Bringing the data closer to their owner and consumer. With the advent of smartphone, connected devices and soon wearable computing, the number of devices with significant processing capabilities is exploding. At the CES’2015 keynote address, Intel CEO Brian Krzanich, announced the ”Curie” SoC, a low-power 32-bits Quark (2 GHz) processor with embedded sensors, Bluetooth, Flash memory and RAM, that is the size of a jacket button. This platform is likely to prefigure what will dominate the wearable and IoT market, and [Cisco] predicts 50 billion connected things by 2020. We are entering a new era where distributed computing infrastructures should embrace these new devices, not only because they will be able to perform computationally intensive tasks, but more certainly because they are likely to produce or acquire data, while being powerful enough to handle part the data processing. In addition, the network backbone itself is evolving. An important evolution pushed by 5G is Fog & Edge Computing [FogComp], where many elements within the network have significant storage and processing capabilities. Fog and Edge Computing are pushing computing applications, data, and services away from centralized nodes to the logical extremes of a network. The Distributed Cloud will help move the processing intelligence where the data are, even if they are on the edges of the network. This will lower the data movement, thus improving traffic, latency and QoS.

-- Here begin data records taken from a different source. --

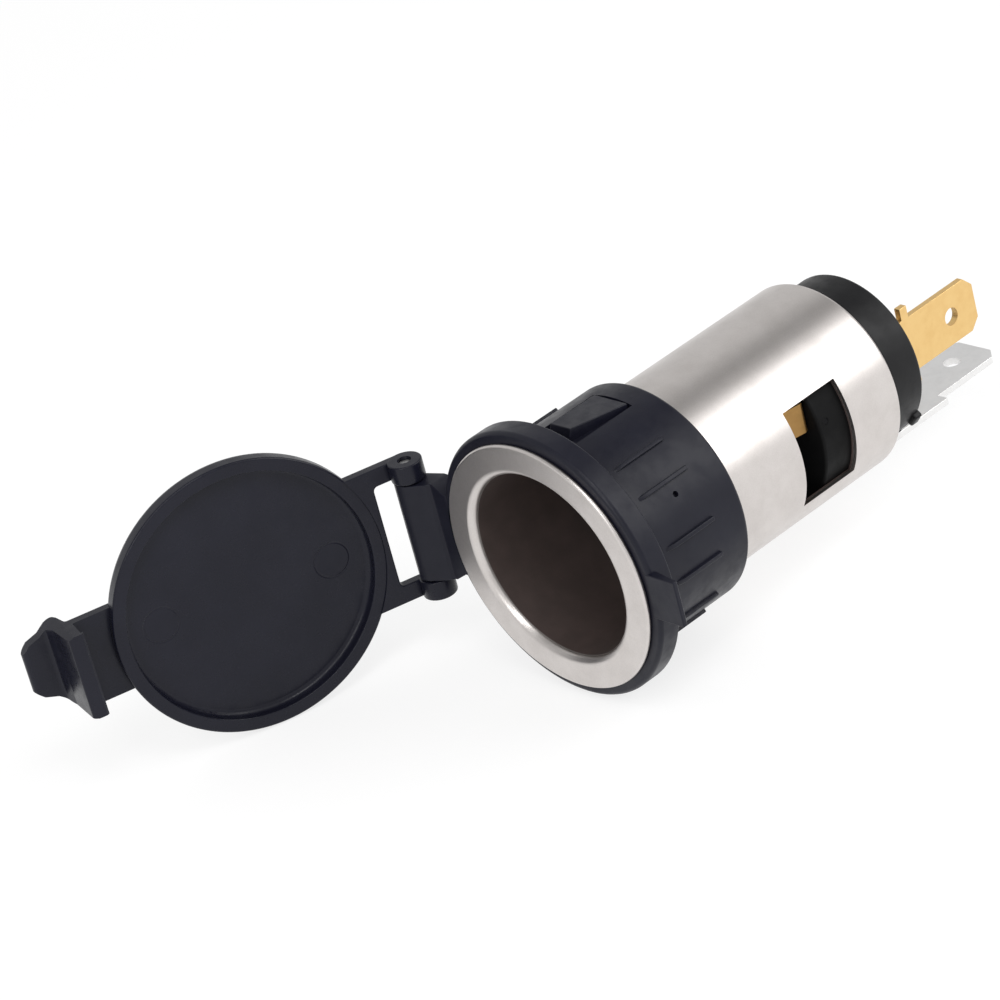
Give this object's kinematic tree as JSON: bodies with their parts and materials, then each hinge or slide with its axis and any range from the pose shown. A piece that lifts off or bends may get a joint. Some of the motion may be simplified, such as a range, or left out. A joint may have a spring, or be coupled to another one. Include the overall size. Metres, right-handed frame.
{
  "type": "vehicle 12 volt power socket",
  "caption": "Cylindrical panel-mount 12 volt power socket with a plated steel shell, dark plastic bezel, hinged snap-shut lid and flat blade terminals.",
  "frame": {"origin": "on the barrel axis, in the plane of the bezel flange's rear face, which seats on the panel", "axes": "+Y along the barrel axis, towards the terminals; the mouth faces -Y; +Z is along the lid's hinge pin, up in the picture; the hinge is on the -X side and the lid's catch on +X"},
  "size_m": [0.057, 0.1033, 0.0304],
  "materials": {
    "bezel_plastic": "blue-black moulded plastic, satin",
    "lid_plastic": "blue-black moulded plastic, satin",
    "pin_steel": "drawn steel wire",
    "nickel_shell": "satin nickel plating on drawn steel",
    "insulator_black": "black moulded insulator, matt",
    "clip_brass": "sprung brass strip, dull",
    "contact_brass": "pressed brass",
    "rivet_brass": "headed brass",
    "washer_steel": "zinc plated",
    "cap_black": "black moulded insulator, satin",
    "terminal_brass": "bright rolled brass strip",
    "tinned_strip": "tinned strip, satin"
  },
  "bodies": {
    "socket": {"bezel": "bezel_plastic", "shell": "nickel_shell", "inner_insulator": "insulator_black", "contact_clip": "clip_brass", "centre_contact": "contact_brass", "centre_rivet": "rivet_brass", "rivet_washer": "washer_steel", "rear_cap": "cap_black", "power_terminal": "terminal_brass", "ground_terminal": "tinned_strip"},
    "lid": {"lid": "lid_plastic", "hinge_pin": "pin_steel"}
  },
  "joints": [
    {"name": "lid_hinge", "type": "hinge", "parent": "socket", "child": "lid", "pos_m": [-0.0194, -0.00275, 0], "axis": [0, 0, -1], "range_deg": [-109, 60]}
  ]
}
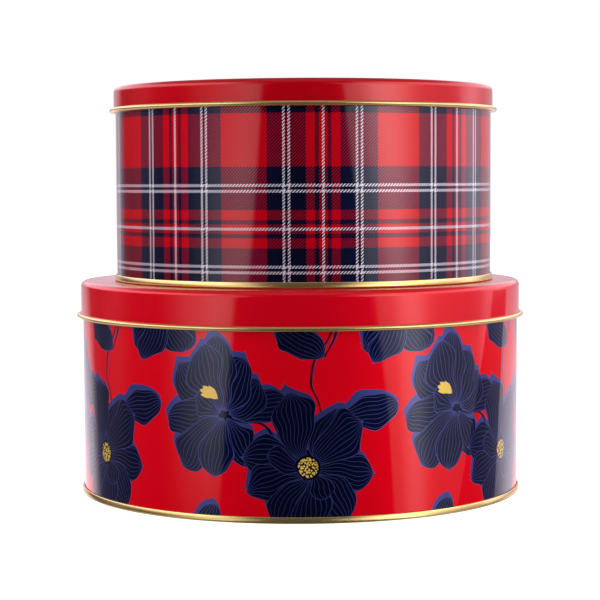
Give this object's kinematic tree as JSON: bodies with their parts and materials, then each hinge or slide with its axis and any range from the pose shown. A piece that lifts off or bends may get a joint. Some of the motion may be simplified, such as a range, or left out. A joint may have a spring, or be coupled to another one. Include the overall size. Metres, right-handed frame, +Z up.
{
  "type": "stacked round cookie tins",
  "caption": "Round tinplate cookie tins stacked as a set: printed walls, seamed bases, and lacquered slip-on lids with curled edges.",
  "frame": {"origin": "centre of the large tin's foot, on the surface it stands on", "axes": "+Z up through both tins; -Y the front of the prints; +Y the side seams at the back; the small tin stands slightly towards +X"},
  "size_m": [0.22, 0.22, 0.1972],
  "materials": {
    "floral_print": "gloss",
    "tartan_print": "gloss",
    "red_lacquer": "gloss",
    "gold_lacquer": "gloss"
  },
  "bodies": {
    "large_tin": {"large_wall": "floral_print", "large_base": "gold_lacquer"},
    "large_lid": {"large_lid": "red_lacquer"},
    "small_tin": {"small_wall": "tartan_print", "small_base": "gold_lacquer"},
    "small_lid": {"small_lid": "red_lacquer"}
  },
  "joints": [
    {"name": "large_lid_lift", "type": "slide", "parent": "large_tin", "child": "large_lid", "axis": [0, 0, 1], "range_m": [0, 0.08]},
    {"name": "small_tin_lift", "type": "slide", "parent": "large_lid", "child": "small_tin", "axis": [0, 0, 1], "range_m": [0, 0.08]},
    {"name": "small_lid_lift", "type": "slide", "parent": "small_tin", "child": "small_lid", "axis": [0, 0, 1], "range_m": [0, 0.08]}
  ]
}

Is a Blockchain needed for building a Distributed Cloud ?
The blockchain offers many features that are necessary to build a fully distributed Cloud. As, the blockchain:
- Facilitates resource usage by distributed applications (dapps). Suppose that a smart contract requires executing a resource-demanding algorithm, like for instance some specific cryptographic function. IEXEC will make it easy to acquire and provision a computer from the smart contract, and once the function has been executed, the payment will happen automatically.

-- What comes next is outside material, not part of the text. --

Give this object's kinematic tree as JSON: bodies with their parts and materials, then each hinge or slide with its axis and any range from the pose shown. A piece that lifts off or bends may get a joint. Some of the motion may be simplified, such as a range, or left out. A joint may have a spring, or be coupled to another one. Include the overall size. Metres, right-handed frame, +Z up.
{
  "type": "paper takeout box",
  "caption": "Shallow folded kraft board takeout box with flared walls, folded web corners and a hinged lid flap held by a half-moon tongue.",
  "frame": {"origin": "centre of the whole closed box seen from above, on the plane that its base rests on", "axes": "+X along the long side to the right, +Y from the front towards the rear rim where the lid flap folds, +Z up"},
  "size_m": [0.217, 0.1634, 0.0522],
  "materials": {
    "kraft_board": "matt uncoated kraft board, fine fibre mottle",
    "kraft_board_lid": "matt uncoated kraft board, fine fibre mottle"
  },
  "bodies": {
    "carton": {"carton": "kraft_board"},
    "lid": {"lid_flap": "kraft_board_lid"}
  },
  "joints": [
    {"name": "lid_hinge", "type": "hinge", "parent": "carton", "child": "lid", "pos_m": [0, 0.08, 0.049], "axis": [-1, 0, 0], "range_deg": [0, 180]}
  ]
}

- Organizes a unique market place, where everyone can find the needed computing resources. Even if you have never heard of a particular new technology that allows for cheaper GPU usage, you will find it on the blockchain. Alternatively it makes it easy to advertise your own computing resources. At the moment, only the biggest Cloud providers are able to attract large number of users.
- Improves the Quality-of-Service. Typically, Cloud resources are provided under SLA (Service Level Agreement). The SLA specifies the conditions that validates the correct usage of a computing resource. For instance vendors provide guarantee over measurable metrics such as the Mean Time Between Failures (MTBF). The Blockchain can provide traceability of resource usage, so that both customer and provider can verify that the SLA has been correctly fulfilled, and determine which party is responsible for reporting faults or paying compensation fees.